• _Required task_: Begin with the line containing "for (const [sideName, side]" and end with the line containing "studio and camera."; set down that block verbatim and nothing else.

· · · · · · ·

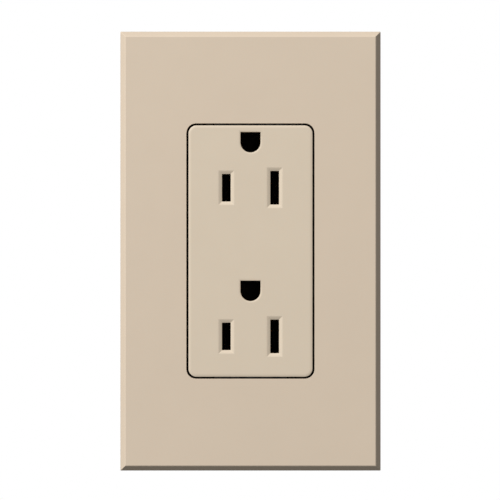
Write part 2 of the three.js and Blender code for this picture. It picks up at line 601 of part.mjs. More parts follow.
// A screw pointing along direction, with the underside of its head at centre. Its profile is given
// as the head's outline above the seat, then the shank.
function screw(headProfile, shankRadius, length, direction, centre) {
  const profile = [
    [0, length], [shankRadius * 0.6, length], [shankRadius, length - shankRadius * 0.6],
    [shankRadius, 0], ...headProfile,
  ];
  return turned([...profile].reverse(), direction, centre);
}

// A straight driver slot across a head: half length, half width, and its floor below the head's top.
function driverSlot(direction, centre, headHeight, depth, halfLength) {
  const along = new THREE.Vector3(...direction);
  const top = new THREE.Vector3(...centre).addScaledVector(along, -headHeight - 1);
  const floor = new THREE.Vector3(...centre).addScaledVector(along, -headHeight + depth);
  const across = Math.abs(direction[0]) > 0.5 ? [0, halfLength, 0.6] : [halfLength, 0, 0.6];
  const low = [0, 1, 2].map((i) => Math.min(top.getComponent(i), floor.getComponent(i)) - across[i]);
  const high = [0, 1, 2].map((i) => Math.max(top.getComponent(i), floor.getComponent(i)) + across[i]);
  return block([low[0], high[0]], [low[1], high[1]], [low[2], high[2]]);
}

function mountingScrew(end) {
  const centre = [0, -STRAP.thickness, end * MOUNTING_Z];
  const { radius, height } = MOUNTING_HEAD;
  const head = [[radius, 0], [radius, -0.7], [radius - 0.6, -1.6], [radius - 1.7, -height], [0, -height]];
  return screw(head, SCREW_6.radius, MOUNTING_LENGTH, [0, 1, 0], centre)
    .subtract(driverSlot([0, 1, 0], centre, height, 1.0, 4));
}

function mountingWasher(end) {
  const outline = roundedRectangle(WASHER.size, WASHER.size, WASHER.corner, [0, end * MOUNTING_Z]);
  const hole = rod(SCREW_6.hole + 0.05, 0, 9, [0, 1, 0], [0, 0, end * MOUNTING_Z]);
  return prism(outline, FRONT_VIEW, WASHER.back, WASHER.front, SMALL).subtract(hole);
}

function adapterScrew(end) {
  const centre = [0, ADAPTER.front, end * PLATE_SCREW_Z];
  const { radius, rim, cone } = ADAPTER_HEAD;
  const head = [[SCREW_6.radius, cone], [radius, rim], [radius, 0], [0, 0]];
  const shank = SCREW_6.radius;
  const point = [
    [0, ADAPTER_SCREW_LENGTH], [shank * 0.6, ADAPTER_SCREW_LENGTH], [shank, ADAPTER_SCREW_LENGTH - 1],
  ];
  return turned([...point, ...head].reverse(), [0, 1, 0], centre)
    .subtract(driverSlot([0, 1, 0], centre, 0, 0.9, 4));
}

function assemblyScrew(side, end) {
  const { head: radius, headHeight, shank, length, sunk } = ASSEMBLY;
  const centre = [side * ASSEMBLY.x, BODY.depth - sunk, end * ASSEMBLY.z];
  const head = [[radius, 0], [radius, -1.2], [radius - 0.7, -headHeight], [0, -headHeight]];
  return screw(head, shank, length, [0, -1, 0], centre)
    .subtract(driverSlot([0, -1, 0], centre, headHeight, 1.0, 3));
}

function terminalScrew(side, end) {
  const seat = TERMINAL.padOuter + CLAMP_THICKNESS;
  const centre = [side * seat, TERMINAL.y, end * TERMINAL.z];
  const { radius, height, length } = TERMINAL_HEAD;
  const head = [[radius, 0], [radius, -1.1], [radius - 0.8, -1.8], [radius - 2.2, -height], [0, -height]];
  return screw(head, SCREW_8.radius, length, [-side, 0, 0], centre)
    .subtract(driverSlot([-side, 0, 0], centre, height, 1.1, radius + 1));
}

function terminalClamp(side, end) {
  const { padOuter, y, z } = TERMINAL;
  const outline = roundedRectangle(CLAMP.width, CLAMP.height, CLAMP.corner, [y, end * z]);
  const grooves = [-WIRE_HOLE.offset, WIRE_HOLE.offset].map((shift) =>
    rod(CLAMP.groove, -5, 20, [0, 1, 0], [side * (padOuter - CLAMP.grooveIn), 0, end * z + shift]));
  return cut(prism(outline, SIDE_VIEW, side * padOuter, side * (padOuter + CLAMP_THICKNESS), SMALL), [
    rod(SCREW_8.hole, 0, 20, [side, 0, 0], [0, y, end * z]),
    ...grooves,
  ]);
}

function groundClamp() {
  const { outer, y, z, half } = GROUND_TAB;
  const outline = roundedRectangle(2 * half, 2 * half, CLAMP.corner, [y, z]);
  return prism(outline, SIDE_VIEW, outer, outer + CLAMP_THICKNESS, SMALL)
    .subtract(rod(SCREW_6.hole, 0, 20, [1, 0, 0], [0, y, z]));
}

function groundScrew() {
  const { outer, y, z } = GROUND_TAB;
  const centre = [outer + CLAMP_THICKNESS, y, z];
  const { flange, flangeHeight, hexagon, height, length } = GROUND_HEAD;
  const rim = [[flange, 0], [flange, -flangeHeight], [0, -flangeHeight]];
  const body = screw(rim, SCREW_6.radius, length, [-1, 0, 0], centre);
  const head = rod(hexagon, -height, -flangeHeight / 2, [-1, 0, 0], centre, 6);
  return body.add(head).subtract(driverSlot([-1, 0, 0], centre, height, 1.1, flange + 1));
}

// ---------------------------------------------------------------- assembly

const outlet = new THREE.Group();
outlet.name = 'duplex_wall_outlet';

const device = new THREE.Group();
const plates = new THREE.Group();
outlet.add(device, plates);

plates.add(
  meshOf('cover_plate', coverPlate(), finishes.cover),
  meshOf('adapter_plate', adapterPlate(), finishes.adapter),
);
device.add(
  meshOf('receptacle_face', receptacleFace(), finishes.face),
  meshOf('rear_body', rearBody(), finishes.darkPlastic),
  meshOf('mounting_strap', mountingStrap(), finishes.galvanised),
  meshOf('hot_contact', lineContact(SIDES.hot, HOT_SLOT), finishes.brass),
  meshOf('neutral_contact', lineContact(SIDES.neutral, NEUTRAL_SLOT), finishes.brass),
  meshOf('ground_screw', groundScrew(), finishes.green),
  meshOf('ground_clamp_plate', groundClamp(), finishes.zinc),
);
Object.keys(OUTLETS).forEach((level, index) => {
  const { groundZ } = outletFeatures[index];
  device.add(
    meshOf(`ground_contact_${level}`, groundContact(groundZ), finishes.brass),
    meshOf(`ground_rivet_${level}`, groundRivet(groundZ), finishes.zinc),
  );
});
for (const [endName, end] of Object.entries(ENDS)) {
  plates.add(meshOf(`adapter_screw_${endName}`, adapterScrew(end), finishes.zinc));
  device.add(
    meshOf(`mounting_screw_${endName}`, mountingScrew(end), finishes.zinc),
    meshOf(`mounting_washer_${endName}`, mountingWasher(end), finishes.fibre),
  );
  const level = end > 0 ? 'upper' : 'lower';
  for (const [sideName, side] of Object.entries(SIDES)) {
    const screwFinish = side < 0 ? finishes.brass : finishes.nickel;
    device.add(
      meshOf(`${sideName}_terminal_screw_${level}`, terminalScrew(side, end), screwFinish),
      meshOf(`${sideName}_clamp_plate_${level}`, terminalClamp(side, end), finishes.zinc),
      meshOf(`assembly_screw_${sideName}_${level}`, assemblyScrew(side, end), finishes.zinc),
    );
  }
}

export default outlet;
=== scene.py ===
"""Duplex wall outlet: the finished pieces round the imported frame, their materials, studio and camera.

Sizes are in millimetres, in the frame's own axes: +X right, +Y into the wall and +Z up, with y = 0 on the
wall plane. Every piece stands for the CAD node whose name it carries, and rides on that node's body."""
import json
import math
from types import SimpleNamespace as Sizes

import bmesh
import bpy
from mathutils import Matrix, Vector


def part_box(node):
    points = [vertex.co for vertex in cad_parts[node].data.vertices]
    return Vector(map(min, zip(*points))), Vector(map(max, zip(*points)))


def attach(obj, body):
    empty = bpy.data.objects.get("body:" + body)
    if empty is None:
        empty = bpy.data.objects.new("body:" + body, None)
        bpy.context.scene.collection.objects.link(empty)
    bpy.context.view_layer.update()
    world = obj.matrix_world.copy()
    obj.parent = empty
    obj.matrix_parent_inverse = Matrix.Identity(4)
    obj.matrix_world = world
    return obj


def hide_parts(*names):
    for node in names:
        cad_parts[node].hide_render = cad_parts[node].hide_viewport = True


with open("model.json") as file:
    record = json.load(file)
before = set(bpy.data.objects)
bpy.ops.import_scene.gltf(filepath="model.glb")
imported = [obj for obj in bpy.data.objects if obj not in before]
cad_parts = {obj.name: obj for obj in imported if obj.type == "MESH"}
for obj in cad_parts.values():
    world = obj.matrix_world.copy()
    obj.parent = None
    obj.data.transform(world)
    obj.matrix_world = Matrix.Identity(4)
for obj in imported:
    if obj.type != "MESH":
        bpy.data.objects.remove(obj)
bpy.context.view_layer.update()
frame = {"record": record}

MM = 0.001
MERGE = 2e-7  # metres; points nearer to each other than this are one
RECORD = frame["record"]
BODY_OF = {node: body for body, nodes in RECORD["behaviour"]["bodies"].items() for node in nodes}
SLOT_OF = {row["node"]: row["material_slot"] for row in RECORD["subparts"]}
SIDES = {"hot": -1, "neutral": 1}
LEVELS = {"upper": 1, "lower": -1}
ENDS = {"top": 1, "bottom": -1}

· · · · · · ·

• _Complete response_:
  for (const [sideName, side] of Object.entries(SIDES)) {
    const screwFinish = side < 0 ? finishes.brass : finishes.nickel;
    device.add(
      meshOf(`${sideName}_terminal_screw_${level}`, terminalScrew(side, end), screwFinish),
      meshOf(`${sideName}_clamp_plate_${level}`, terminalClamp(side, end), finishes.zinc),
      meshOf(`assembly_screw_${sideName}_${level}`, assemblyScrew(side, end), finishes.zinc),
    );
  }
}

export default outlet;
=== scene.py ===
"""Duplex wall outlet: the finished pieces round the imported frame, their materials, studio and camera.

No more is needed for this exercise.